By differentiating the expression (2.2.2) with respect to \(a\) and then setting \(a=0\) the value of \(I'(0)\) is readily seen to be

\begin{equation} I'(0) = \int_{x_1}^{x_2} f_{y'} \eta'\,dx,\label{eqn-iprime0}\tag{2.2.3} \end{equation}

where for convenience we use the notation \(f_{y'}\) for the derivative of the integrand \(f(y')\) with respect to \(y'\text{.}\) It will always be understood that the argument in \(f\) and its derivatives is the function \(y'(x)\) belonging to the arc \(E_{12}\) unless some other is expressly indicated, as is done, for example, in the formula (2.2.2).
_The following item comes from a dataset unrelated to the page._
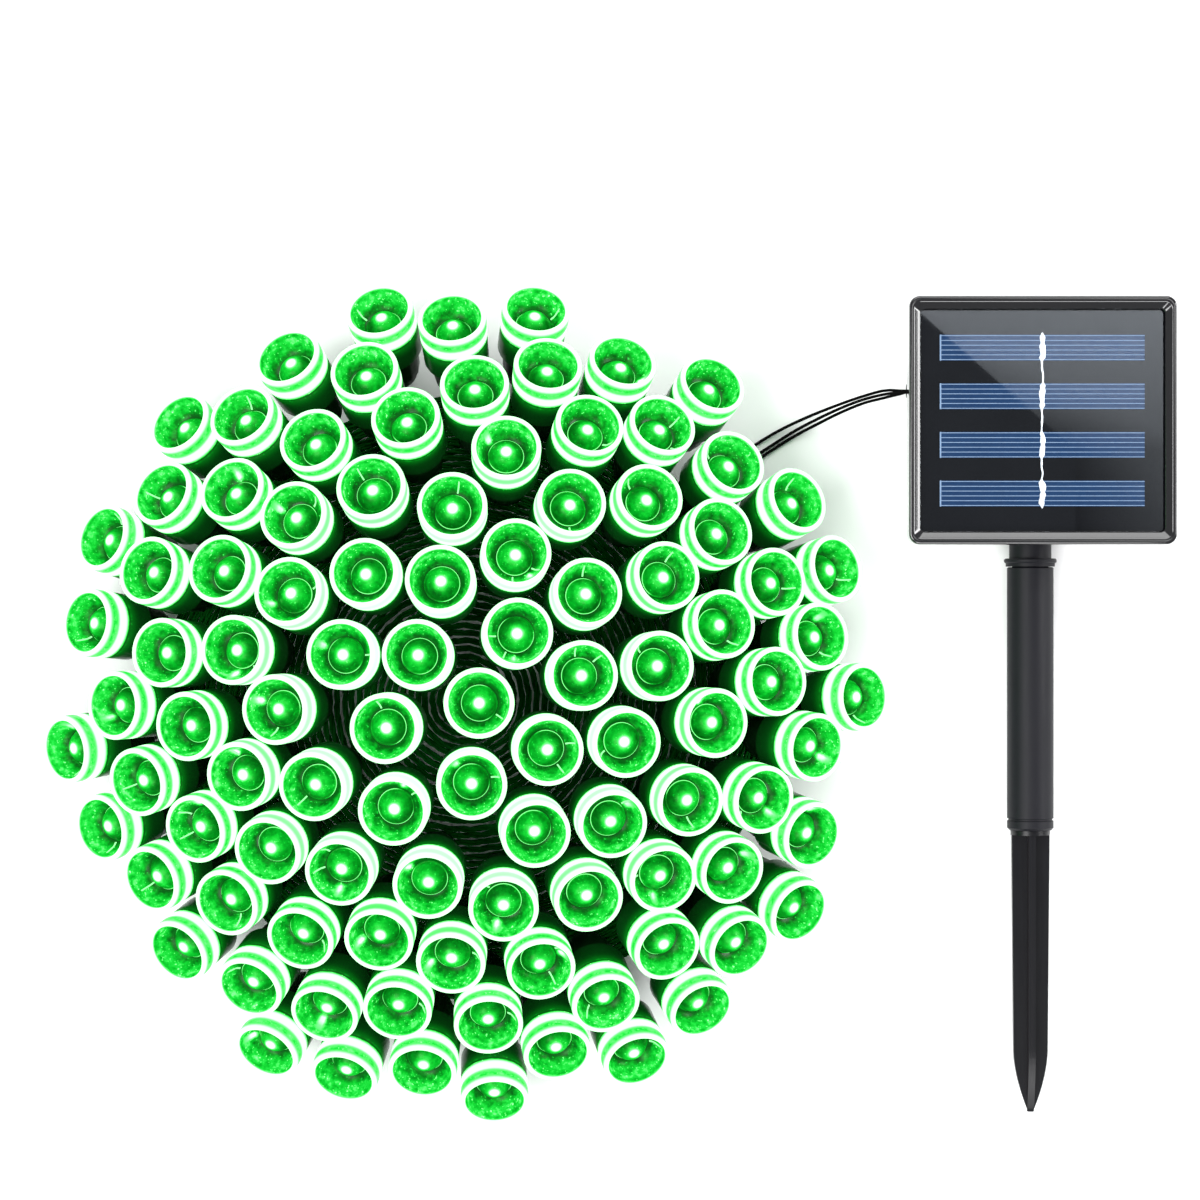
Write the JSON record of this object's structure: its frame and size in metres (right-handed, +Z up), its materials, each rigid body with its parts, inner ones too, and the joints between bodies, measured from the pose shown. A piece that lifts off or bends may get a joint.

What now are the conclusions which can be drawn from the necessity of the condition \(I'(0)=0\text{?}\) The answer to this question is to be found in the lemma of the following section which will be frequently applied in later chapters as well as in the solution of the shortest-distance problems to which this chapter is devoted.